| Aim |
All material below is to be reproduced exactly.

·····

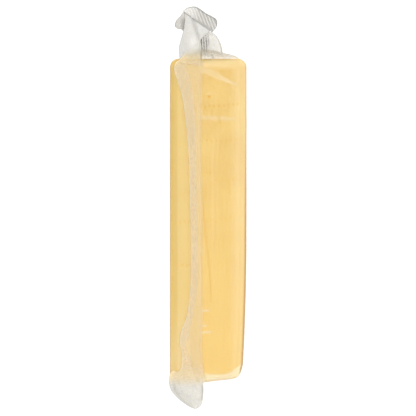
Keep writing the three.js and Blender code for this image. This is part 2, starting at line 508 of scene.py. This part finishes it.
# Short upright cracks: across, from and to along it, and strength
CRACKS = [(5.6, 126.0, 131.0, 0.4), (-1.6, 91.0, 98.0, 0.2), (10.3, 92.3, 98.7, 0.25)]
CRACK_WIDTH = 0.38
# One small hole and the painted highlight above it: places across and along, and half widths
CAVITY = (0.3, 140.8)
CAVITY_SIZE = (0.8, 0.6)
CAVITY_GLOW = (0.3, 142.4)
CAVITY_GLOW_SIZE = (1.0, 0.7)
# The long groove right of the fin drifts left towards the heel
GROOVE_PLACE = 1.0
GROOVE_DRIFT = 3.6
GROOVE_BEND = (45, 92)
GROOVE_START = (36, 46)
GROOVE_END = (94, 84)
GROOVE_WIDTH = 0.5
# Two faint upright lines of painted highlight: across, and strength and half width
UPRIGHT_LINES = [(2.2, 0.1, 0.5), (4.6, 0.08, 0.4)]
HIGHLIGHT_CORNER = (6.0, 16.0)  # the middle of the painted highlight round the corner beside the point
HIGHLIGHT_CORNER_REACH = (11.0, 13.2)


def spot(centre, size, across, along):
    """A rounded hill at a place on the face."""
    return bump(centre[0], size[0], across) * bump(centre[1], size[1], along)


def fissure_marks(across, along, on_face):
    """How deep each point lies in a curd opening, from 0 to 1."""
    depth = np.zeros(across.shape)
    for number, (start, low, high, rise, strength) in enumerate(FISSURES):
        share = np.clip((across - low) / (high - low), 0, 1)
        wander = 0.45 * np.sin(across * 1.3 + number) + 0.3 * np.sin(across * 3.1 + 2 * number)
        line = bump(start + rise * share + wander, FISSURE_WIDTH, along)
        ends = blend(low - 0.6, low + 0.6, across) * blend(high + 0.6, high - 0.6, across)
        dots = blend(-0.1, 0.75, np.sin(across * 2.7 + 1.7 * number) + 0.5 * np.sin(across * 5.3))
        middle = 0.6 + 0.6 * np.sin(np.pi * share)
        depth = np.maximum(depth, strength * middle * line * ends * dots)
    for place, low, high, strength in CRACKS:
        line = bump(place + 0.35 * np.sin(along * 1.1), CRACK_WIDTH, across)
        ends = blend(low - 0.5, low + 0.5, along) * blend(high + 0.5, high - 0.5, along)
        depth = np.maximum(depth, strength * line * ends)
    return np.maximum(depth, spot(CAVITY, CAVITY_SIZE, across, along)) * on_face


def groove_marks(across, along, on_face):
    """How deep each point lies in the long groove, from 0 to 1."""
    line = GROOVE_PLACE - GROOVE_DRIFT * blend(*GROOVE_BEND, along)
    ends = blend(*GROOVE_START, along) * blend(*GROOVE_END, along)
    return bump(line, GROOVE_WIDTH, across) * ends * on_face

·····

| Completed task |
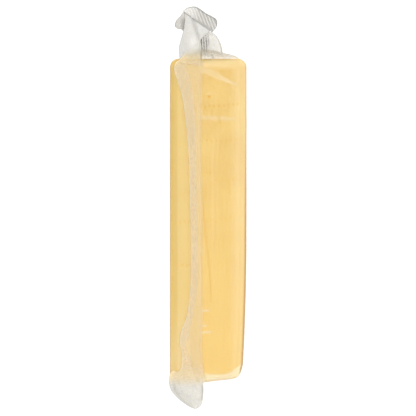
Keep writing the three.js and Blender code for this image. This is part 2, starting at line 508 of scene.py. This part finishes it.
# Short upright cracks: across, from and to along it, and strength
CRACKS = [(5.6, 126.0, 131.0, 0.4), (-1.6, 91.0, 98.0, 0.2), (10.3, 92.3, 98.7, 0.25)]
CRACK_WIDTH = 0.38
# One small hole and the painted highlight above it: places across and along, and half widths
CAVITY = (0.3, 140.8)
CAVITY_SIZE = (0.8, 0.6)
CAVITY_GLOW = (0.3, 142.4)
CAVITY_GLOW_SIZE = (1.0, 0.7)
# The long groove right of the fin drifts left towards the heel
GROOVE_PLACE = 1.0
GROOVE_DRIFT = 3.6
GROOVE_BEND = (45, 92)
GROOVE_START = (36, 46)
GROOVE_END = (94, 84)
GROOVE_WIDTH = 0.5
# Two faint upright lines of painted highlight: across, and strength and half width
UPRIGHT_LINES = [(2.2, 0.1, 0.5), (4.6, 0.08, 0.4)]
HIGHLIGHT_CORNER = (6.0, 16.0)  # the middle of the painted highlight round the corner beside the point
HIGHLIGHT_CORNER_REACH = (11.0, 13.2)


def spot(centre, size, across, along):
    """A rounded hill at a place on the face."""
    return bump(centre[0], size[0], across) * bump(centre[1], size[1], along)


def fissure_marks(across, along, on_face):
    """How deep each point lies in a curd opening, from 0 to 1."""
    depth = np.zeros(across.shape)
    for number, (start, low, high, rise, strength) in enumerate(FISSURES):
        share = np.clip((across - low) / (high - low), 0, 1)
        wander = 0.45 * np.sin(across * 1.3 + number) + 0.3 * np.sin(across * 3.1 + 2 * number)
        line = bump(start + rise * share + wander, FISSURE_WIDTH, along)
        ends = blend(low - 0.6, low + 0.6, across) * blend(high + 0.6, high - 0.6, across)
        dots = blend(-0.1, 0.75, np.sin(across * 2.7 + 1.7 * number) + 0.5 * np.sin(across * 5.3))
        middle = 0.6 + 0.6 * np.sin(np.pi * share)
        depth = np.maximum(depth, strength * middle * line * ends * dots)
    for place, low, high, strength in CRACKS:
        line = bump(place + 0.35 * np.sin(along * 1.1), CRACK_WIDTH, across)
        ends = blend(low - 0.5, low + 0.5, along) * blend(high + 0.5, high - 0.5, along)
        depth = np.maximum(depth, strength * line * ends)
    return np.maximum(depth, spot(CAVITY, CAVITY_SIZE, across, along)) * on_face


def groove_marks(across, along, on_face):
    """How deep each point lies in the long groove, from 0 to 1."""
    line = GROOVE_PLACE - GROOVE_DRIFT * blend(*GROOVE_BEND, along)
    ends = blend(*GROOVE_START, along) * blend(*GROOVE_END, along)
    return bump(line, GROOVE_WIDTH, across) * ends * on_face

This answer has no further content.